Das Potenzial von Sentinel-2 Daten zur großflächigen Erfassung und zum Monitoring von Veränderungen in Waldgebieten wurde anhand von einzelnen Anwendungsbeispielen in Bayern aufgezeigt. Die maximale räumliche Auflösung (10 m) ermöglicht allerdings keine einzelbaumbezogenen Betrachtungen. Für die Analyse von Einzelbäumen wird weiterhin auf Luftbilder oder höherauflösende, kommerzielle Satellitendaten zurückgegriffen. Die Verfügbarkeit der Sentinel-2 Bilder ist aufgrund von Bewölkung limitiert, hier könnte eine Alternative oder Ergänzung die Verwendung der Sentinel-1 Radardaten sein. Diese können auch bei Bewölkung aufzeichnen, wobei zu bedenken ist, dass die Prozessierung und Analyse von Radaraufzeichnungen komplexer ist im Vergleich zur Auswertung von optischen Bilddaten.

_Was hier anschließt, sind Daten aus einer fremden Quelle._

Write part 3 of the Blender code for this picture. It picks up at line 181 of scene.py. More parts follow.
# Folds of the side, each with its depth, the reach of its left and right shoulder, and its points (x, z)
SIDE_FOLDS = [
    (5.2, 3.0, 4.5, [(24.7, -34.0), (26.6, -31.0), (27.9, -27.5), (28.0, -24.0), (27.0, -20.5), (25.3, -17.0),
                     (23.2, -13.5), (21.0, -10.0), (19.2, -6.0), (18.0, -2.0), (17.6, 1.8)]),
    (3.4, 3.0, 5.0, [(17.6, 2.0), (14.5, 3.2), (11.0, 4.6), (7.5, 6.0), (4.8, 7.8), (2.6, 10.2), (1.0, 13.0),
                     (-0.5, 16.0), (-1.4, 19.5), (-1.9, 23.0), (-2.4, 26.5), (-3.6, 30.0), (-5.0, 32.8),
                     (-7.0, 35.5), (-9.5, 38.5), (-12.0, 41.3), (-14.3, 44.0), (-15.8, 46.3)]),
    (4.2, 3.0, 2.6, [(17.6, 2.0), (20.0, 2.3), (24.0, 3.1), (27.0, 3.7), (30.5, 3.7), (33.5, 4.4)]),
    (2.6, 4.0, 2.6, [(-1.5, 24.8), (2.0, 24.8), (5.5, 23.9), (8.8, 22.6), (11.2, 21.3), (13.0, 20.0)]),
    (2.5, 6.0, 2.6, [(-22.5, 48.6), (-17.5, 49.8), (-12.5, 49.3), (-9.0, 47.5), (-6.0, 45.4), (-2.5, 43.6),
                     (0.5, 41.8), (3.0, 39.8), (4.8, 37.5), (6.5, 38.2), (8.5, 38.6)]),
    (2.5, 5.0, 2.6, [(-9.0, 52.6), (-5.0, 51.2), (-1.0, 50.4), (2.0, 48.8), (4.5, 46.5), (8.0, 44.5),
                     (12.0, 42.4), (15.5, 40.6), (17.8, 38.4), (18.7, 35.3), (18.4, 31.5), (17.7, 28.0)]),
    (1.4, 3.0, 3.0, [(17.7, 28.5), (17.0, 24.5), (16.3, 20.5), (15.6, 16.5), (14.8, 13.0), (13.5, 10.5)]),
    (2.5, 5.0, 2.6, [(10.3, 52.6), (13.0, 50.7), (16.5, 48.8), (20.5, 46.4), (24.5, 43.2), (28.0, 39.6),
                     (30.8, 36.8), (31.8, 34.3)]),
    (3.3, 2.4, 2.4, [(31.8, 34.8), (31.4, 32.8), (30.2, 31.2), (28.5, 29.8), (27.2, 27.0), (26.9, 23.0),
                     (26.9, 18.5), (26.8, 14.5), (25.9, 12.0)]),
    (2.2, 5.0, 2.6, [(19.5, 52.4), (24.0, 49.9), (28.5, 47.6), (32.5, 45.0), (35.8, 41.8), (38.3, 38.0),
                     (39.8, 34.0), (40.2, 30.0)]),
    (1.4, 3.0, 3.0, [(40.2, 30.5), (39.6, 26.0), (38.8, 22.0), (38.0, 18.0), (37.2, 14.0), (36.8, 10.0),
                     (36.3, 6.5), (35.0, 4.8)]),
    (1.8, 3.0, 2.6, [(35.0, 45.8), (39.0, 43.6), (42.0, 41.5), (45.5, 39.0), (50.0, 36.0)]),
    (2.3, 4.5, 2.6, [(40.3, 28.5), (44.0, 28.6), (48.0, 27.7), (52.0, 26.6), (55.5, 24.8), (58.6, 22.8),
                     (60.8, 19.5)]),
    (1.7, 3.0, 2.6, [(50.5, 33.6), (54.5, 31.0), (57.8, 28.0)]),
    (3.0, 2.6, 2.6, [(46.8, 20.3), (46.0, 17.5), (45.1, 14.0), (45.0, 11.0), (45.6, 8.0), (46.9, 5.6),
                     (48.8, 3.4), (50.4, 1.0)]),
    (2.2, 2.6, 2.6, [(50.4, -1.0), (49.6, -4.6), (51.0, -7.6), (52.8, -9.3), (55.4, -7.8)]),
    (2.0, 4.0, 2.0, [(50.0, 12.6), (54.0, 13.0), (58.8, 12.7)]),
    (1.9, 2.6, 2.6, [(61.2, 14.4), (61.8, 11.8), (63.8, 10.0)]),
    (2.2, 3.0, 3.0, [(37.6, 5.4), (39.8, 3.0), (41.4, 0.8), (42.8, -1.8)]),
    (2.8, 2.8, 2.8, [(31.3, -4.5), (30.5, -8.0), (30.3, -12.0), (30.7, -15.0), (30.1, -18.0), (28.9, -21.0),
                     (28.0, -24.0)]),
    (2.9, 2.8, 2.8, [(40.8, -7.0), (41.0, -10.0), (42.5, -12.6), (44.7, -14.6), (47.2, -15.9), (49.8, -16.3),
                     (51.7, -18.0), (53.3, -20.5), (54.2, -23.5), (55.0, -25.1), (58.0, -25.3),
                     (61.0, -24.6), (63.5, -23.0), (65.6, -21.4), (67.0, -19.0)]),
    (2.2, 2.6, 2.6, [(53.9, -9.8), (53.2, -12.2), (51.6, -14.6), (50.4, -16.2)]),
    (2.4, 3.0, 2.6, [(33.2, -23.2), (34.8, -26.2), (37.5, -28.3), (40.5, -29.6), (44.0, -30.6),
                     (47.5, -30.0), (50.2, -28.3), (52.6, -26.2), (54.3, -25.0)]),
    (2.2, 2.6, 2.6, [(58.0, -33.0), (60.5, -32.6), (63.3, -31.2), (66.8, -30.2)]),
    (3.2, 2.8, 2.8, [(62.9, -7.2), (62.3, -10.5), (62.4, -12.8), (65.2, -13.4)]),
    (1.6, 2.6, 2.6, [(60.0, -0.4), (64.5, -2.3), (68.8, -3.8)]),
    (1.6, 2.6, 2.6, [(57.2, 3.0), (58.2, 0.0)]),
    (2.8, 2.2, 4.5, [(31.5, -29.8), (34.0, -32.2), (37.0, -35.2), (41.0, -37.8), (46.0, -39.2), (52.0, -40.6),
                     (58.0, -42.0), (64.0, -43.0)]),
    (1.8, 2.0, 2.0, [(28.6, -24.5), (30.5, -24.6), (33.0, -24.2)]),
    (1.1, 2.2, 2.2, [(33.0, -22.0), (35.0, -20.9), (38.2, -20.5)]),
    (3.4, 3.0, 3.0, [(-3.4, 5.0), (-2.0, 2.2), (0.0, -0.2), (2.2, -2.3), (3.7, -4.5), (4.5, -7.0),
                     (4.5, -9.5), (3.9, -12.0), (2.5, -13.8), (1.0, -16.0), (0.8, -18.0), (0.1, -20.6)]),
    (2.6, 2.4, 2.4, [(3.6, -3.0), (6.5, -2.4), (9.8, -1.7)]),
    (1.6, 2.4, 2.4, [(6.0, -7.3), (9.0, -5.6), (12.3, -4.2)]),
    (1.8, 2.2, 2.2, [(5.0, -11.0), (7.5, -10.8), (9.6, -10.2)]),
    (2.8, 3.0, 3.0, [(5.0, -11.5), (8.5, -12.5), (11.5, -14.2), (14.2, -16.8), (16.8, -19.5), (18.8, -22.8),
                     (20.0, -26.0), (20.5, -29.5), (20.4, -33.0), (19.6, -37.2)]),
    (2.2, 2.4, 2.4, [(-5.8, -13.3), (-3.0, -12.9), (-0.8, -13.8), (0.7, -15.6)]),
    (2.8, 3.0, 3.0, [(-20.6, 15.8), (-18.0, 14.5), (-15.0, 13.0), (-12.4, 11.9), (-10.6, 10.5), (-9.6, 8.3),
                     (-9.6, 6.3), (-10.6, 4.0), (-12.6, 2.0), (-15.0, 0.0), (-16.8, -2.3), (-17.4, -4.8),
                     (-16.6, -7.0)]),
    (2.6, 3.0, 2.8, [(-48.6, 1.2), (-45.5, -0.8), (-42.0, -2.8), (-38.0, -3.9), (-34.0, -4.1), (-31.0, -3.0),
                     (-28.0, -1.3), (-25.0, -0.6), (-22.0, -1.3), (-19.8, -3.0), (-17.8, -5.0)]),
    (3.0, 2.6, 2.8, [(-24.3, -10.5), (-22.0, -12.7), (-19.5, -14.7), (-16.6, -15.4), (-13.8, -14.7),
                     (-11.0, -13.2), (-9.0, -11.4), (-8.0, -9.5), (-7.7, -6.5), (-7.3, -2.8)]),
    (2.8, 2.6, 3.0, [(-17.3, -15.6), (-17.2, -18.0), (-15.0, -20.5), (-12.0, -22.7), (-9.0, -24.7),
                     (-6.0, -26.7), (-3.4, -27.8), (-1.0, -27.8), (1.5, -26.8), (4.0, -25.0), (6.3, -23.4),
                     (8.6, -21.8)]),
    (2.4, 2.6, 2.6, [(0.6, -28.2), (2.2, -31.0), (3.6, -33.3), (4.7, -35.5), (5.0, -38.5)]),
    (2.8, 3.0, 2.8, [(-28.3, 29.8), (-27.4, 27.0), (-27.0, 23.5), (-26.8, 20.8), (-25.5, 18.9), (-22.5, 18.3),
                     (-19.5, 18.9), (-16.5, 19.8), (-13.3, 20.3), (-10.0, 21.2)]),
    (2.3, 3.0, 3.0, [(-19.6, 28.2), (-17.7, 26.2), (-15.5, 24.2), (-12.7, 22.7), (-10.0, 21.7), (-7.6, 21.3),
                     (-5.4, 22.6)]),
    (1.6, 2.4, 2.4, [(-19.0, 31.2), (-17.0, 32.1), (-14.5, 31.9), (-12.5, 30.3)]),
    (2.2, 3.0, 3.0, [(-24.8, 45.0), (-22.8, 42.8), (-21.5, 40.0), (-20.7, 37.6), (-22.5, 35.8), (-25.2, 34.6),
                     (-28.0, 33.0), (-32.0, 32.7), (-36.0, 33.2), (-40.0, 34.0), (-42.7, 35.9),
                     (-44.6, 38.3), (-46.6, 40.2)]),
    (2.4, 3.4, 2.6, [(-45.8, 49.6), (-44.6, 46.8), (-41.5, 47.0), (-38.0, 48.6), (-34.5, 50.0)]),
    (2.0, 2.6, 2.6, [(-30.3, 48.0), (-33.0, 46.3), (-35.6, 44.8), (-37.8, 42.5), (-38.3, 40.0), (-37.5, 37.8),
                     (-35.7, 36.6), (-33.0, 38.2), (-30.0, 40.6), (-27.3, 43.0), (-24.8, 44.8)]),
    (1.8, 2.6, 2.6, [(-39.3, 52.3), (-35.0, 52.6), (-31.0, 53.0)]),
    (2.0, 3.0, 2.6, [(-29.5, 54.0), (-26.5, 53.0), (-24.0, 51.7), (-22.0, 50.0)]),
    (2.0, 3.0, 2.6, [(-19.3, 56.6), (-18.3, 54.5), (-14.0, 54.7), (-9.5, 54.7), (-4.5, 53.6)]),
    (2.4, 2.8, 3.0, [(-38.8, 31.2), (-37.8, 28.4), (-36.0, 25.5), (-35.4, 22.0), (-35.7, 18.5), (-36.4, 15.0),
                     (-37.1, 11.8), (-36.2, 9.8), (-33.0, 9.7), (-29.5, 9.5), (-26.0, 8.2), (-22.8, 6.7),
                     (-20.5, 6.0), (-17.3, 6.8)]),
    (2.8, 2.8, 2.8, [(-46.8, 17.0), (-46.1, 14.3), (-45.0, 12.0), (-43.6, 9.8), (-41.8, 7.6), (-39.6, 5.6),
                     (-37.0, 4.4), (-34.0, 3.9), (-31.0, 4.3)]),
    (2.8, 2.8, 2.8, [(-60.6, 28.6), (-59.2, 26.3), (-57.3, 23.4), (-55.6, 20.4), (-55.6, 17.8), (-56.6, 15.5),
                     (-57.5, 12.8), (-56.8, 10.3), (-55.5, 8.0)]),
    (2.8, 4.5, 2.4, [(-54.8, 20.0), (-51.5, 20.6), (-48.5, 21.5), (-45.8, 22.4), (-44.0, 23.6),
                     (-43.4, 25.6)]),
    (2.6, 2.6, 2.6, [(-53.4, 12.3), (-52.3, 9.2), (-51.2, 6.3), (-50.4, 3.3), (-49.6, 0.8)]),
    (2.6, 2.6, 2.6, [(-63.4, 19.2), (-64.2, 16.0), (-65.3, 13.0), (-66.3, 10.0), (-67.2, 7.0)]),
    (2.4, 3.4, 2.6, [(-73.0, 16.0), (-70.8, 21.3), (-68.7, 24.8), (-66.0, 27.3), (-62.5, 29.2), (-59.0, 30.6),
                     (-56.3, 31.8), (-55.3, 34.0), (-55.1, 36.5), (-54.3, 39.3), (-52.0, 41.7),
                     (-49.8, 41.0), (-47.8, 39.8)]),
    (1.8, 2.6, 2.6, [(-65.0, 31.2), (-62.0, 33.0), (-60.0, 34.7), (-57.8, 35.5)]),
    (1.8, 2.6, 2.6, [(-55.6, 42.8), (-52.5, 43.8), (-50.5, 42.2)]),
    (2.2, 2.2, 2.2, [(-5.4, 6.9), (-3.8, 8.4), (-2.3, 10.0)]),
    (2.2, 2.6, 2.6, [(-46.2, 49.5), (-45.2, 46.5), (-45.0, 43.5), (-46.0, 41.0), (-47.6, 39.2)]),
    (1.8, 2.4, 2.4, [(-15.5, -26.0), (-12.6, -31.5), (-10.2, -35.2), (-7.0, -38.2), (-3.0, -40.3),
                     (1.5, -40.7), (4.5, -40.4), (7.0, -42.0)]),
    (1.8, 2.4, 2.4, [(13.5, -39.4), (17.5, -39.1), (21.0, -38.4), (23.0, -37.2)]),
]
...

Zukünftig wird ein bundesweites, kontinuierliches Monitoring der Waldflächen mittels Zeitreihenanalyse basierend auf Sentinel-1 und -2 Daten angestrebt, um auf Veränderungen in Waldgebieten schneller reagieren zu können. Im oben genannten Projekt FNEWs werden derzeit von einem Projektkonsortium mit Partnern aus Deutschland, Österreich und der Schweiz die dafür notwendigen Voraussetzungen geprüft.